Pipelines that are used for oil and gas transmission are assessed at rates prescribed by the Minister of Finance. However, pipelines that are abandoned are currently not subject to property assessment or taxation pursuant to section 25(8) of the Assessment Act. MPAC treats pipelines as being abandoned if they are not used for the transmission of oil and gas. When pipelines are used for the placement of telecommunication cable lines, they have been treated as abandoned and have not been assessed by MPAC.

During the consultations, the municipal sector expressed the view that pipelines and railway corridors that are leased out for other uses, such as the placement of cable and telecommunication lines, should be subject to assessment and taxation.

Recommendation:

  • The imposition of property tax on cables and telecommunication lines is not recommended at this time.

    However, the following considerations are noted:
    • The nature of the telecommunications industry has changed dramatically in recent years. Part of this change is due to the move from wire-based to wireless technology. Any tax that may be considered in the future on the property of telecommunication companies should be applied in such a way as to recognize the evolving technologies and to treat wireless and wire-based operations in an even-handed fashion.
    • It is recommended that any discussions about the taxation of the telecommunication industry should involve the federal government, notably the Canadian Radio-Television and Telecommunications Commission (CRTC).
  • With respect to railway and pipeline properties that are leased to telecommunication companies for the placement of cables and fibre-optic lines, the following recommendations are being made:
    • As a general rule, portions of railway corridors which are leased by the owner to another entity and are used for a purpose other than rail transportation should be subject to assessment and taxation.
    • As a general rule, pipelines which are leased by the owner to another entity and are used for a purpose other than the transmission of oil or gas should not be treated as abandoned and should be subject to assessment and taxation.
    • It is recommended that railway corridors and pipelines that are leased by the owner to another entity for purposes unrelated to the business of the owner should be assessed on an income basis. It is further recommended that rates of assessment and taxation on pipelines and railway corridors in these situations be developed by the Ministry of Finance in consultation with MPAC and the affected property owners to ensure the rates are fair and appropriate.

Discussion:

The recommendation to make railway corridors and pipelines subject to assessment and taxation when they are leased to other entities is consistent with the policy intent expressed in existing legislation.

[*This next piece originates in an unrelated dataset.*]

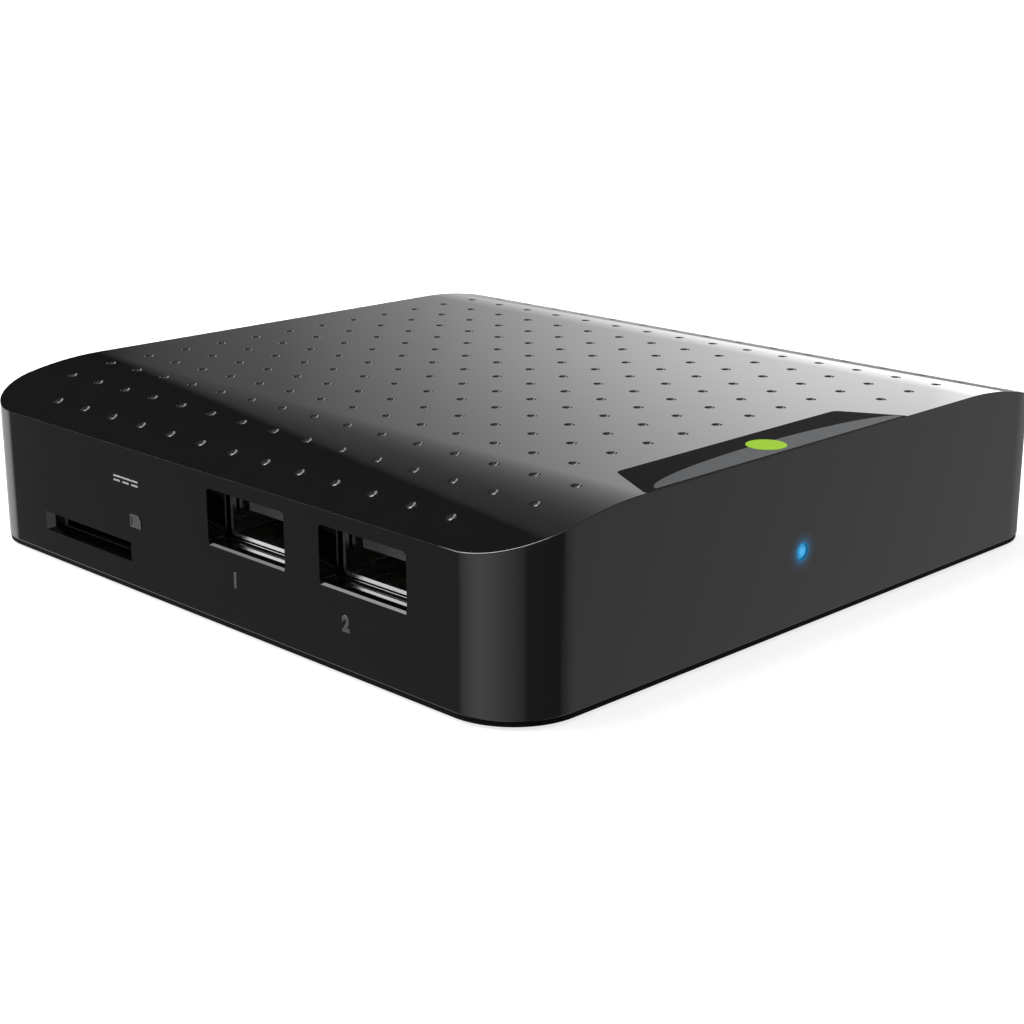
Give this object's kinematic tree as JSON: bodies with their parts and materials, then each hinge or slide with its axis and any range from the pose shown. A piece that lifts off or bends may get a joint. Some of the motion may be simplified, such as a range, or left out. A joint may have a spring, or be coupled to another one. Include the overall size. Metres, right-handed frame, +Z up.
{
  "type": "hybrid tv set-top box",
  "caption": "Square glossy black set-top box with a crowned, dimpled roof, side USB and card sockets, rear sockets and a blue status light.",
  "frame": {"origin": "middle of the footprint, on the surface the feet stand on", "axes": "+X right as the front is seen, +Y to the rear, +Z up"},
  "size_m": [0.105, 0.105, 0.0231],
  "materials": {
    "gloss_black": "high gloss moulded black",
    "matte_black": "fine matt texture",
    "inlay_black": "satin black printed film",
    "screw_steel": "zinc plated",
    "board_green": "green solder mask",
    "chip_black": "moulded epoxy",
    "pad_grey": "soft silicone",
    "sink_aluminium": "clear anodised, extruded",
    "pin_plastic": "nylon",
    "tin_steel": "tinned",
    "contact_gold": "gold flash",
    "can_aluminium": "drawn can",
    "ferrite_grey": "ferrite",
    "clear_pipe": "clear polycarbonate",
    "led_blue": "blue lit diode",
    "receiver_black": "dark infrared-passing epoxy",
    "socket_black": "glass-filled nylon",
    "shell_steel": "nickel plated sheet",
    "slider_white": "acetal",
    "button_grey": "moulded",
    "shutter_black": "moulded",
    "optical_red": "clear lens over a red diode",
    "insulator_white": "white nylon",
    "foot_rubber": "moulded rubber"
  },
  "bodies": {
    "root": {"top_cover": "gloss_black", "base_plate": "matte_black", "top_inlay": "inlay_black", "case_screws": "screw_steel", "board_screws": "screw_steel", "main_board": "board_green", "processor_chip": "chip_black", "thermal_pad": "pad_grey", "heat_sink": "sink_aluminium", "heat_sink_pins": "pin_plastic", "memory_chips": "chip_black", "flash_chip": "chip_black", "tuner_can": "tin_steel", "radio_module": "board_green", "radio_shield": "tin_steel", "radio_antenna": "contact_gold", "capacitors": "can_aluminium", "power_inductors": "ferrite_grey", "crystal": "tin_steel", "light_pipe": "clear_pipe", "status_led": "led_blue", "infrared_receiver": "receiver_black", "receiver_leads": "tin_steel", "card_socket_frame": "socket_black", "card_socket_shell": "shell_steel", "card_spring": "screw_steel", "card_contacts": "contact_gold", "supply_jack_body": "socket_black", "supply_jack_pin": "shell_steel", "supply_jack_spring": "contact_gold", "av_jack_body": "socket_black", "av_jack_contacts": "contact_gold", "reset_switch_body": "socket_black", "optical_body": "socket_black", "optical_lens": "optical_red", "hdmi_shell": "shell_steel", "hdmi_tongue": "socket_black", "hdmi_contacts": "contact_gold", "network_shield": "shell_steel", "network_housing": "socket_black", "network_contacts": "contact_gold", "aerial_barrel": "shell_steel", "aerial_insulator": "insulator_white", "aerial_contact": "contact_gold", "rubber_foot_1": "foot_rubber", "rubber_foot_2": "foot_rubber", "rubber_foot_3": "foot_rubber", "rubber_foot_4": "foot_rubber", "usb_1_shell": "shell_steel", "usb_1_tongue": "socket_black", "usb_1_riser": "socket_black", "usb_1_contacts": "contact_gold", "usb_2_shell": "shell_steel", "usb_2_tongue": "socket_black", "usb_2_riser": "socket_black", "usb_2_contacts": "contact_gold"},
    "card_slider": {"card_slider": "slider_white"},
    "optical_shutter": {"optical_shutter": "shutter_black"},
    "reset_button": {"reset_button": "button_grey"}
  },
  "joints": [
    {"name": "card_push", "type": "slide", "parent": "root", "child": "card_slider", "axis": [1, 0, 0], "range_m": [0, 0.004], "stiffness_N_per_m": 60, "springref_m": -0.001, "deforming": ["card_spring"]},
    {"name": "shutter_hinge", "type": "hinge", "parent": "root", "child": "optical_shutter", "pos_m": [-0.01125, 0.048, 0.01715], "axis": [-1, 0, 0], "range_deg": [0, 80], "stiffness_Nm_per_rad": 0.0006, "springref_deg": -11.46},
    {"name": "reset_press", "type": "slide", "parent": "root", "child": "reset_button", "axis": [0, -1, 0], "range_m": [0, 0.00025], "stiffness_N_per_m": 1500, "springref_m": -0.0002}
  ]
}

In the case of railway corridors, the fixed tax rates per acre were premised on the assumption that the corridors would be used for railway transportation purposes only. In fact, the governing legislation states that the prescribed property tax rates for railway corridors shall be applied to the "right-of-way of a railway company ... not including land leased by the railway company to another person for rent or other valuable consideration" [Municipal Act, section 368.3(1) para. 1]. If the railway company leases out a portion of the right-of-way to another entity, for the placement of telecommunication cables or for any other purpose, it is believed that this property should be assessed and taxed.

In the case of pipelines, the exemption from taxation for abandoned pipelines was intended to apply to pipelines which are not being used for any purpose and which are not generating revenue for the owner. If the owner has granted a right to another entity (through a lease or other form of agreement) to use the pipeline in exchange for rent or other valuable consideration, it is believed that this pipeline property should be assessed and taxed.

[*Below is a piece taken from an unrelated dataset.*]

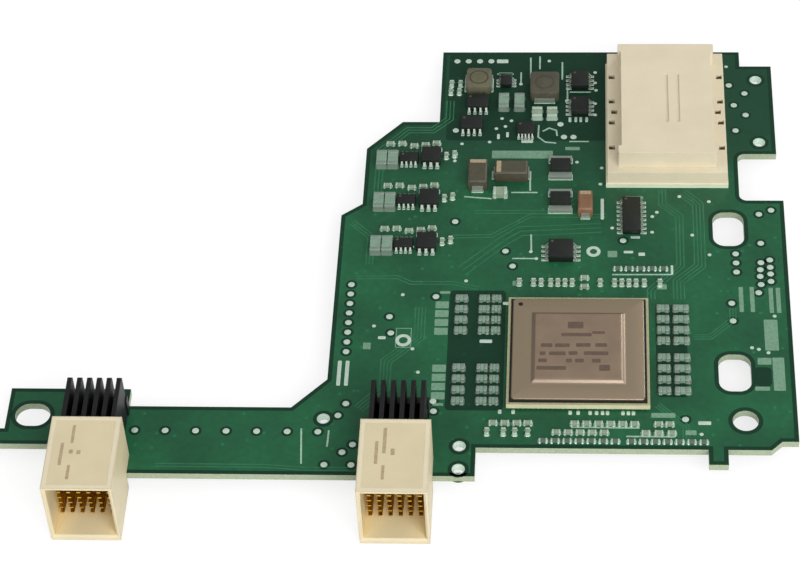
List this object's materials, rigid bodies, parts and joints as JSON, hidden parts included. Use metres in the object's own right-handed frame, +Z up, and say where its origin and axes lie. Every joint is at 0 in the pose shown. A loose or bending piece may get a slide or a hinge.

These policies are consistent with the treatment accorded to vacant commercial and industrial land. When land is unused, it is taxed at a reduced rate in recognition of the lack of economic activity on the land. When land is used or occupied, it becomes subject to taxation at the full commercial or industrial rate in recognition of the economic activity and revenue generation activity on the property.


CAMPS

Properties which are used for childrens' summer camps have not been treated consistently across the province. As a general practice, MPAC has included camps owned by non-profit entities in the residential class, while camps owned by for-profit entities have been included in the commercial class.

Ontario Regulation 282/98 does not specify how summer camps should be treated, but it does stipulate that "land used for residential purposes on a seasonal basis, including campgrounds" shall be included in the residential class. The Assessment Review Board recently issued a decision in which it held that a summer camp meets the criteria of being used for residential purposes on a seasonal basis and therefore it belongs in the residential property class.

During the consultations, it was proposed that all childrens' summer camps, regardless of the nature of the property's ownership, should be included in the residential class.


Recommendation:

  • It is recommended that children's recreational camps which are used on a seasonal basis be included in the residential class.
  • It is recommended that facilities which operate for business purposes on a year-round basis and offer camp programs on a seasonal basis be included in the commercial class.
  • Camp properties which are eligible for exemption from taxation under section 3 of the Assessment Act or under private legislation should retain their exempt status.

CAR DEALERSHIPS

Requests were brought forward during the consultations for changes to the method of assessing car dealerships and for changes to the classification of car dealership lots.

With respect to the assessment methodology, it was suggested that certain aspects of the current methodology for assessing car dealerships are not equitable in relation to properties with similar uses and similar construction. Specifically, it is believed that the depreciation rates and local modifiers that are applied to the cost valuation of car dealership buildings are yielding assessed values that are too high.

With respect to classification, it was proposed that a special property class be created for car dealerships to facilitate the taxation of these properties at a lower rate. It is felt that car dealerships should be taxed at a lower rate because they are unique in that they require a greater expanse of land than most other types of businesses to hold their inventory and conduct their business operations.


Recommendation:

  • It is recommended that the Province not prescribe special rules for the assessment of car dealerships, and it is recommended that a special property class not be created for car dealerships. These properties should remain in the commercial class.

Discussion:

Car dealerships, like other business properties, are protected by the annual 5% limit on CVA-related tax increases which the government implemented for the protection of commercial, industrial and multi-residential properties province-wide.

With respect to assessment methodology, it is believed that MPAC is in the best position to determine the factors and modifiers to apply to the valuation of buildings.